4th Daimyō of Aizu Domain
- In office 1731–1750
- Monarchs: Shōgun Tokugawa Yoshimune; Tokugawa Ieshige;
- Preceded by: Matsudaira Masakata
- Succeeded by: Matsudaira Katanobu

Personal details
- Born: October 2, 1724
- Died: October 26, 1750 (aged 26)
- Spouse(s): Tomoe, daughter of Matsudaira Yoritoyo of Takamatsu Domain
- Parent: Matsudaira Masakata (father);

= Matsudaira Katasada =

Daimyo of the middle Edo period; 4th lord of Aizu

Matsudaira Katasada (松平容貞) was the 4th daimyō of Aizu Domain in Mutsu Province, Japan (modern-day Fukushima Prefecture).
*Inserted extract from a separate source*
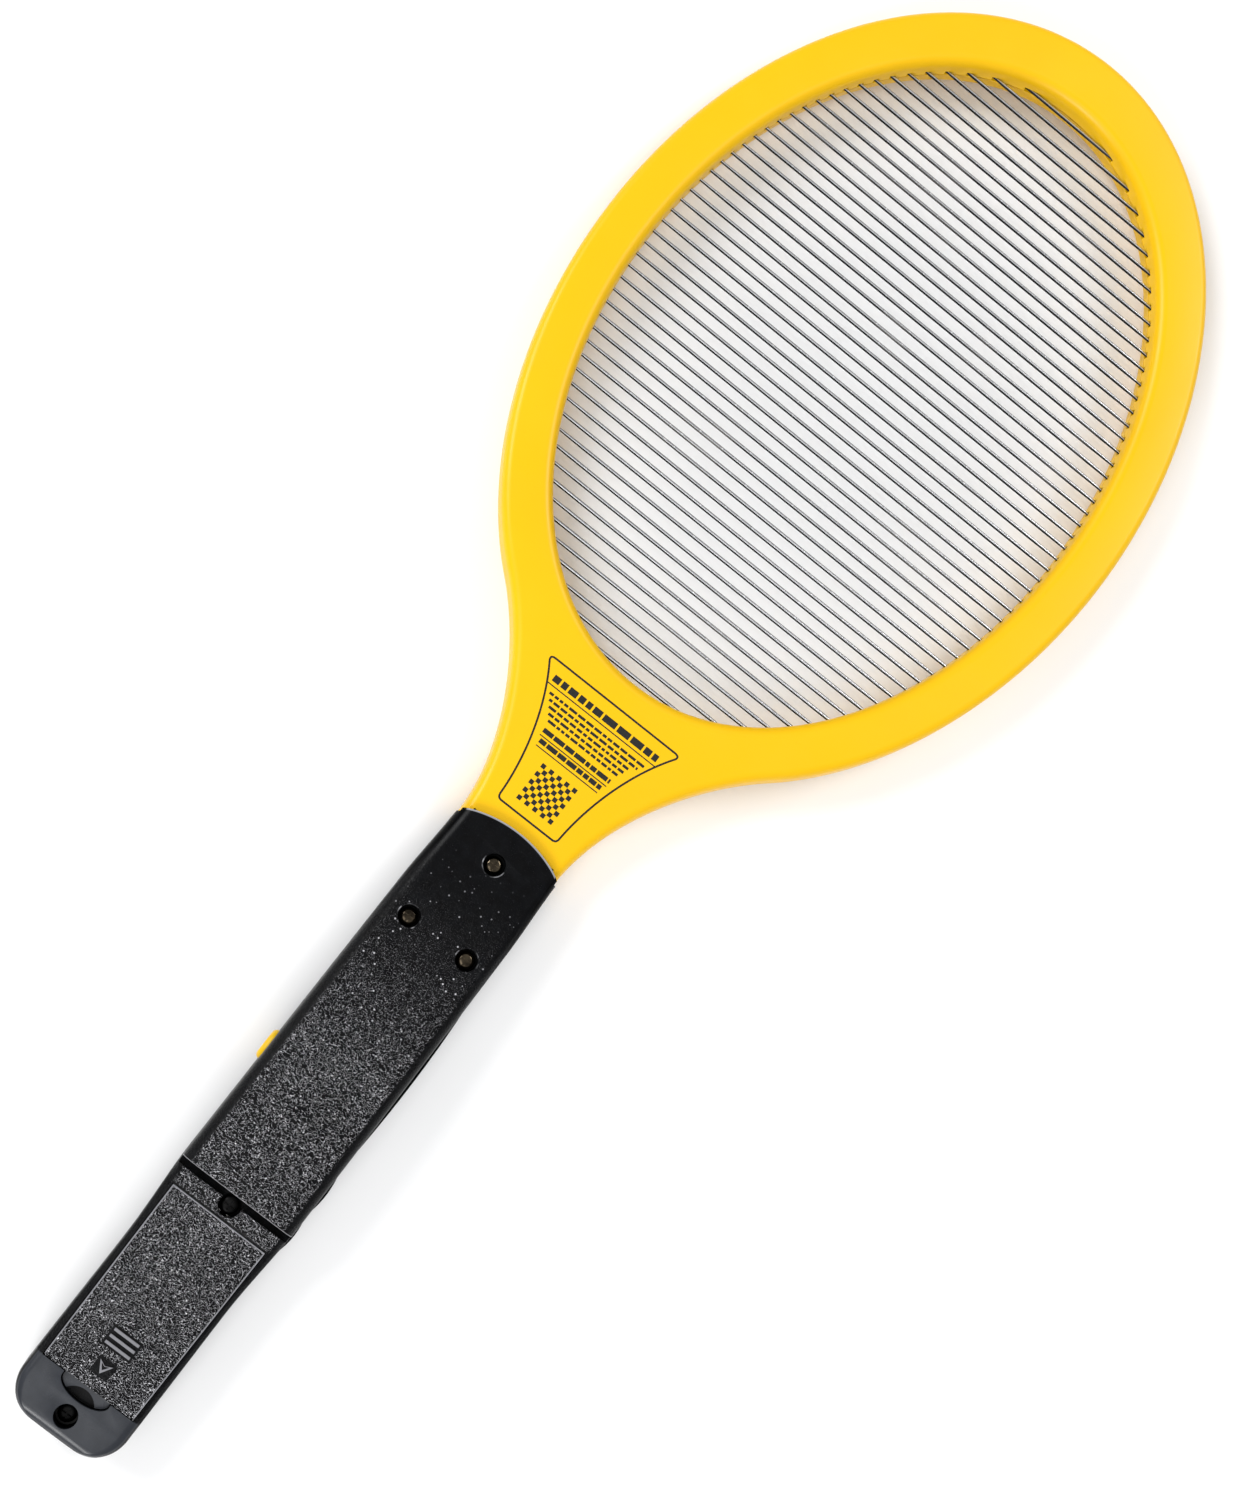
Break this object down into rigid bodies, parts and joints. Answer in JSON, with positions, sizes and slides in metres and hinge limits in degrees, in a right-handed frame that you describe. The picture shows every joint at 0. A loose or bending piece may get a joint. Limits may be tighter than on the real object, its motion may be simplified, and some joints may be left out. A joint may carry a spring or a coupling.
{
  "type": "electric fly swatter",
  "caption": "Racket-shaped battery fly swatter with an oval head of parallel steel rods, a flared neck, a grained handle with a side push button and a rear battery door.",
  "frame": {"origin": "middle of the swatter's footprint as it lies on its front, at the height of the table", "axes": "+Y from the handle's butt to the tip of the head, +Z out of the back face, which carries the battery door, and +X towards the side with the finger grips"},
  "size_m": [0.196, 0.53, 0.025],
  "materials": {
    "yellow_plastic": "moulded, satin gloss",
    "black_plastic": "fine moulded leather grain",
    "door_plastic": "fine moulded leather grain",
    "button_plastic": "moulded, satin",
    "grid_steel": "bright drawn wire",
    "screw_steel": "zinc plated",
    "contact_nickel": "nickel plated",
    "board_laminate": "solder-masked laminate",
    "ferrite": "sintered ferrite",
    "winding_tape": "polyester tape over copper",
    "capacitor_coating": "dipped coating",
    "component_black": "moulded epoxy",
    "resistor_body": "lacquered",
    "led_lens": "clear tinted epoxy",
    "switch_housing": "moulded",
    "red_wire": "PVC sleeve over copper",
    "black_wire": "PVC sleeve over copper"
  },
  "bodies": {
    "swatter": {"head_back_frame": "yellow_plastic", "head_front_frame": "yellow_plastic", "grid_positive": "grid_steel", "grid_negative": "grid_steel", "handle_back_shell": "black_plastic", "handle_front_shell": "black_plastic", "case_screw_1": "screw_steel", "case_screw_2": "screw_steel", "case_screw_3": "screw_steel", "case_screw_4": "screw_steel", "case_screw_5": "screw_steel", "push_switch": "switch_housing", "circuit_board": "board_laminate", "transformer_core": "ferrite", "transformer_winding": "winding_tape", "hv_capacitor": "capacitor_coating", "transistor": "component_black", "diode_1": "component_black", "diode_2": "component_black", "resistor_1": "resistor_body", "resistor_2": "resistor_body", "led_indicator": "led_lens", "grid_lead_positive": "red_wire", "grid_lead_negative": "black_wire", "contact_bridge": "contact_nickel", "contact_positive": "contact_nickel", "contact_negative": "contact_nickel", "battery_lead_positive": "red_wire", "battery_lead_negative": "black_wire"},
    "door": {"battery_door": "door_plastic"},
    "button": {"power_button": "button_plastic", "switch_plunger": "button_plastic"}
  },
  "joints": [
    {"name": "button_press", "type": "slide", "parent": "swatter", "child": "button", "axis": [1, 0, 0], "range_m": [0, 0.0012], "stiffness_N_per_m": 600, "springref_m": -0.002},
    {"name": "door_tilt", "type": "hinge", "parent": "swatter", "child": "door", "pos_m": [0, -0.1928, 0.02], "axis": [-1, 0, 0], "range_deg": [0, 75]}
  ]
}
His courtesy title was Sankonoe-gon-shō-shō and Jijū, and his Court rank was Junior Fourth Rank, Lower Grade.

==Biography==
Matsudaira Katasada was the eighth son of Matsudaira Masakata and became daimyō in 1731 on his father's death. He was received in formal audience by Shogun Tokugawa Yoshimune in 1735. His courtesy title was promoted from Bungo-no-kami to Sankonoe-gon-shō-shō in 1740. Due to peasant unrest, he was able to pay only one half of his required taxes in 1749, and died in 1750 at the age of 27. He was married to a daughter of Matsudaira Yoritoyo of Takamatsu Domain, and had two sons and one daughter.